Friday, 8 July 2005

Myths about the Zimbabwe situation

Take a deep breath, this is going to take a while. Here is a list of the things the press has managed to get wrong so far:

“The New Zealanders just have to stump up a US$2million fine to the ICC and they don’t have to go”. You would have thought this would have been put to bed weeks ago, but most people still seem to believe it – including Don Brash. New Zealand Cricket will probably have to pay around US$30million, the money would go to Zimbabwe Cricket (patron, Mr R Mugabe) and we would also face a suspension from international cricket.

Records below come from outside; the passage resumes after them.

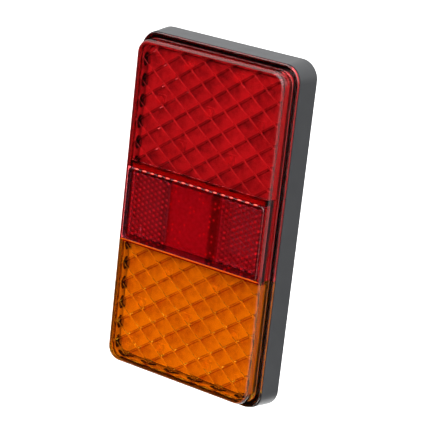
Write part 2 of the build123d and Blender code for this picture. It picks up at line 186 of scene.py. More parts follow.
def lens_piece(name, side, open_from, plate_from, material):
    """A lens half: a flat front plate with dished optics behind it and a U-shaped skirt.

    side is +1 for the upper half and -1 for the lower one. Rows run along s = side * z, from the
    open end, up the straight side, then round the corner by angle. Columns run across. The front
    and inner plates share rows and columns, each point held inside that surface's own rounded
    outline, and the skirt carries a profile of (half width, half height, corner radius, depth)
    along the same outline, so all three share their border points.
    """
    a, b = PILLOW_HALF
    corner_s = SKIRT_HALF[1] - SKIRT_RADIUS
    corner_x = SKIRT_HALF[0] - SKIRT_RADIUS
    pad_x = INNER_HALF[0] - OPTICS_MARGIN
    pad_low = OPTICS_GAP + (FRAME_TOP if side > 0 else -FRAME_BOTTOM)
    pad_top = INNER_HALF[1] - OPTICS_MARGIN
    step_x, step_s = a / PILLOW_STEPS, b / PILLOW_STEPS
    lattice = np.arange(math.ceil(plate_from / step_s), corner_s / step_s) * step_s
    lattice = lattice[(lattice > plate_from + CREASE) & (lattice < corner_s - CREASE)]
    lattice = lattice[np.abs(lattice - pad_low) > 0.12]
    straight = np.concatenate([[plate_from, pad_low - CREASE, pad_low + CREASE, corner_s], lattice])
    if plate_from > open_from:
        straight = np.concatenate([straight, np.linspace(open_from, plate_from, 24)[:-1]])
    straight = np.unique(np.round(straight, 5))
    turn = np.linspace(0, math.pi / 2, 25)[1:]
    pad_turn = math.asin((pad_top - corner_s) / INNER_RADIUS)
    turn = np.unique(np.concatenate([turn, [pad_turn - 0.012, pad_turn + 0.012]]))
    first = int(np.searchsorted(straight, plate_from - 1e-6))
    columns = np.arange(-COLUMN_COUNT, COLUMN_COUNT + 1) * step_x
    columns = columns[np.abs(columns) < INNER_HALF[0] - 0.1]
    extra = [pad_x - CREASE, pad_x + CREASE, corner_x]
    columns = columns[np.min(np.abs(np.abs(columns)[:, None] - np.array(extra)[None]), 1) > 0.1]
    columns = np.sort(np.concatenate([columns, extra, [-e for e in extra]]))

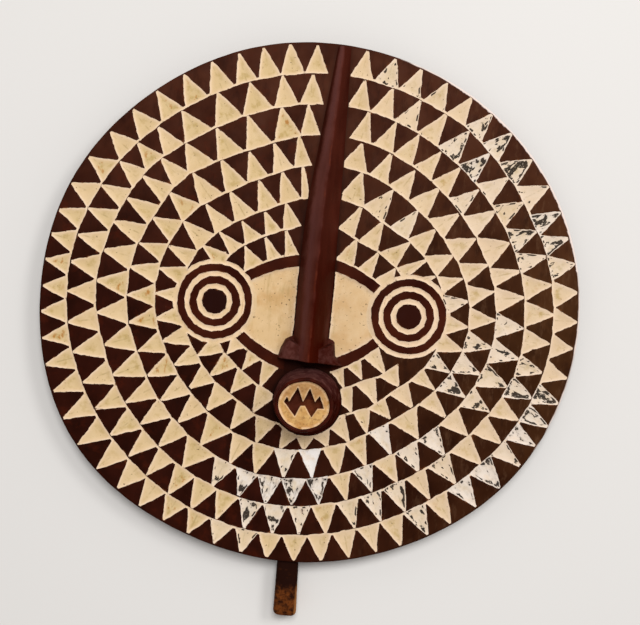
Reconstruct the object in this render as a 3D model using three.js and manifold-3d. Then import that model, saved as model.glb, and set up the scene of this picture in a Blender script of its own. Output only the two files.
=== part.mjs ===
// Sun mask: one round carved board with a long nose, two ringed eyes, a toothed mouth and a grip below.
// It lies on its back: +Z points out of the face, +Y up the nose, +X to the viewer's right.
// Lengths are in millimetres. Angles are in degrees and run clockwise from the top of the nose.
import * as THREE from 'three';
import { mergeVertices } from 'three/addons/utils/BufferGeometryUtils.js';
import Module from 'manifold-3d';

const wasm = await Module();
wasm.setup();

const toRadians = THREE.MathUtils.degToRad;

// The board
const boardThickness = 28;
const discRadius = 266.1;
const rimRounding = 2.4;
const rimSteps = 120;
// The hand-cut outline: how many times each wave goes round, its height and where it crests
const rimWaves = [
  [1, 2.8, 197], [2, 5.7, 82], [3, 1.55, 113], [4, 0.8, 53], [5, 0.3, 12], [6, 0.75, 55], [7, 0.45, 29],
];

// The rows of pointed chips, from the rim inwards: mean radius of a row's base line as a share of the
// disc's, how far the row hangs below the centre and lies to the right of it, how much wider than high it
// is and how square it is. Each run is the angle where it ends and the number of chips in it. Each bulge of
// the base line is an angle, a height and how many degrees it spreads. The innermost row stands on the
// edge of the face instead, and its chips point straight out from it.
const rows = [
  { share: 0.8885, drop: 3.6, aside: -0.7, wide: 6.5, square: 1.9, start: 4.5,
    runs: [[10.5, 1], [30, 3], [48, 3], [62.5, 2], [73.5, 2], [104.5, 5], [125.5, 4], [139, 2], [181, 7],
      [229.5, 8], [242.5, 2], [287.5, 8], [335.5, 7], [359, 4]],
    bulges: [[36, 2.4, 6], [63, -2.3, 6]] },
  { share: 0.7754, drop: 4.3, aside: -0.5, wide: 6.9, square: 2.6, start: 5,
    runs: [[12, 1], [71, 8], [77, 1], [98.5, 3], [124.5, 4], [140, 2], [214.5, 11], [227, 2], [277.5, 7],
      [316.5, 6], [344, 3], [358.5, 2]],
    bulges: [[105, 2.6, 8], [252, -2, 8], [304, 3.9, 10]] },
  { share: 0.6639, drop: 6.1, aside: 0.7, wide: 6.6, square: 3.0, start: 8,
    runs: [[63, 7], [73.5, 1], [79.5, 1], [145.5, 8], [206, 8], [217, 1], [239.5, 3], [283, 5], [312, 4],
      [351, 4], [358, 1]],
    bulges: [[246, -2.3, 8], [309, 6.2, 9], [337, -2.8, 8]] },
  { share: 0.5537, drop: 6.4, aside: 1.3, wide: 7.7, square: 3.9, start: 6.5,
    runs: [[19, 1], [28.5, 1], [69, 4], [129.5, 7], [142, 1], [188, 5], [205, 2], [217.5, 1], [271, 6],
      [287.5, 2], [347, 6], [354.5, 1]],
    bulges: [[162, 2.1, 8], [302, 4.2, 9], [338, -1.7, 8]] },
  { share: 0.4505, drop: 9.5, aside: 2.3, wide: 9.5, square: 4.2, start: 9.5,
    runs: [[39, 2], [72, 3], [125, 6], [146.5, 2], [189.5, 5], [234.5, 4], [290.5, 6], [312.5, 2], [349, 3],
      [354.3, 1]],
    bulges: [[38, -4.3, 11], [145, 4.3, 7], [211, -3.2, 9]] },
  { share: 0.3486, drop: 11.3, aside: 0.3, wide: 7.4, square: 3.0, start: 16,
    runs: [[61, 3], [77, 2], [122, 0], [161, 3], [195.5, 0], [222, 2], [244.5, 2], [286, 0], [307.5, 2], [347.5, 3]],
    bulges: [[34, -4.5, 14], [124, 8.6, 12], [214, -4.4, 14]] },
  { share: 0.2668, start: 21.5,
    runs: [[43, 1], [70.5, 2], [122.5, 0], [160, 3], [198.5, 0], [238.5, 3], [296.5, 0], [344, 3]] },
];
const rowTriangle = 1.1;
const triangleAngle = 90;
const wideAngle = 82;
const squareAngle = 8;
const chipDepth = 2.6;
const chipGap = 0.8;
const rimMargin = 2;
const chipUpright = 0.55;
const smallestChip = 15;

// The eyes: centre and the rings cut round each pupil, as inner and outer radius
const eyes = [{ x: -95, y: -9.2 }, { x: 99.8, y: -6.2 }];
const eyeGrooves = [[12.9, 18.2], [25.6, 30.6], [37.8, 42.2]];
const grooveDepth = 1.8;
const eyeClear = 43.4;
const eyeSteps = 40;

// The face between the eyes: two curved bands about the nose, with sunk panels between them
const faceAxis = 4;
const faceReach = 70;
const browTop = 45.9;
const browBand = 11.8;
const browBow = 0.0051;
const browTilt = -0.0385;
const cheekBottom = -72.8;
const cheekBand = 12.5;
const cheekBow = 0.0062;
const cheekTilt = 0.07;
const panelDepth = 1.8;
const panelNoseGap = 0.6;
const curveSteps = 14;

// The nose: stations down its ridge, as height on the mask, ridge line, half width and projection
const noseTopGap = 3.1;
const noseBottom = -59.3;
const noseStations = [
  { y: rimRadius(0) - noseTopGap, x: 10.5, half: 7.5, rise: 6 },
  { y: 134, x: 4.6, half: 15.4, rise: 18 },
  { y: 47, x: 4.2, half: 17.7, rise: 29 },
  { y: noseBottom, x: 4.4, half: 17.2, rise: 38 },
];
const noseRidge = 2.2;
const noseBulge = 1.16;
const noseShoulder = 0.58;
const nostrils = [{ x: -10.3, half: 17.3 }, { x: 20, half: 18.5 }];
const nostrilTop = -36;
const nostrilRise = 18;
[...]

“The New Zealand government just has to ban the cricketers from touring and all fines and penalties will be lifted.” The force majeure clause in the ICC contract applies if a “serious intervening cause” takes place and this makes touring impossible, illegal or dangerous. The key bit most people appear to have overlooked is the fact that a “serious intervening cause” must take place before the clause can be used. Examples given of this include civil commotion, storm, explosion or earthquake. Making a tour illegal by means of passing a law in New Zealand is not enough to invoke the clause unless there is also a serious intervening cause in Zimbabwe that it can be pinned to.

“Martin Snedden did not raise the issue of Zimbabwe at the recent meeting of the ICC”. The matter was not raised as part of the agenda of the meeting because that had been set in concrete months ago, however Snedden did plead New Zealand’s case to representatives of each nation outside the meeting.

“Robert Mugabe’s mouth-piece, the Zimbabwe Independent, is criticising the New Zealanders for thinking of cancelling the tour and says Mugabe wouldn’t care – which means Mugabe actually is worried and that cancelling the tour will actually have an impact on him.” The Zimbabwe Independent is a strongly ANTI-Mugabe publication that is campaigning for action against his government.

“The ICC is an international body, it must have a conscience.” It doesn’t. It is just as Byzantine, corrupt and hypocritical as the FIFA or the IOC.

“Well, if it doesn’t have a conscience then the ICC must be out of step with the rest of the world by forbidding member nations from refusing to tour on human rights grounds.” The IOC, FIFA and the International Tennis Federation all have similar clauses in their member contracts.

“England still toured, and their government didn’t take any action.” The British parliament was just as full of hot air as the New Zealand government. It’s true they didn’t take any action, but then it looks like the New Zealand government won’t either. It should also be pointed out that the English tour happened before Robert Mugabe made 250,000 people homeless in the middle of winter.

“China and Pakistan are just as bad.” China and Pakistan do have authoritative and restrictive regimes, but they are not speaking the language of genocide and nor are they starting to take action which looks like the beginnings of genocide.

“The rest of the world will turn against us if we tour.” The rest of the world is either not looking or is actually opposed to the anti-tour sentiment. Representative football teams from Angola and Gabon both toured Zimbabwe recently and no-one raised an eyebrow while South Africa – who as the next door neighbour shoulders more responsibility than anyone else - is clearly indicating that New Zealand should back off. In places like India our rhetoric is seen as appalling and colonialist – when Zimbabwe was suspended from the Commonwealth an editorial in the Hindu stated this action “revealed the scandalous manner in which three countries – Britain, Australia and New Zealand – dominate and set the agenda of [the Commonwealth]” while the 12 Commonwealth members from Southern Africa released a joint statement stating that this action was evidence of our “dismissive, intolerant and rigid attitude”. It is unlikely these views will have improved.

“That thing Martin Snedden said about us losing the chance to co-host the World Cup is rot. The World Cup is six years away.” The decision on hosting rights is to be made within the next 12 months.

“New Zealand Cricket has always been weak when it comes to moral issues.” Cricinfo bought up the 1993 tour to Sri Lanka when pressure was apparently applied to players to make them stay after a bomb went off. Clearly Cricinfo has forgotten how well later troubled tours to the sub-continent were handled by the new management and how grateful the Players’ Association has been for that brave action.

“Sporting sanctions don’t work anyway.” Tell that to Nelson Mandela, who wrote that “every effort to isolate South Africa adds strength to our struggle.”

I don’t think any of this serves to support one argument over the other, but it is pretty hard to have a reasonable debate when so many people just don’t have their facts straight.

1 comment:

Anonymous said...

wow. you just cut right through the crap. NZ should go and make a huge rumpus. Perhaps refuse to play a game or retire 6 players for a game and beat a half-assed zim side.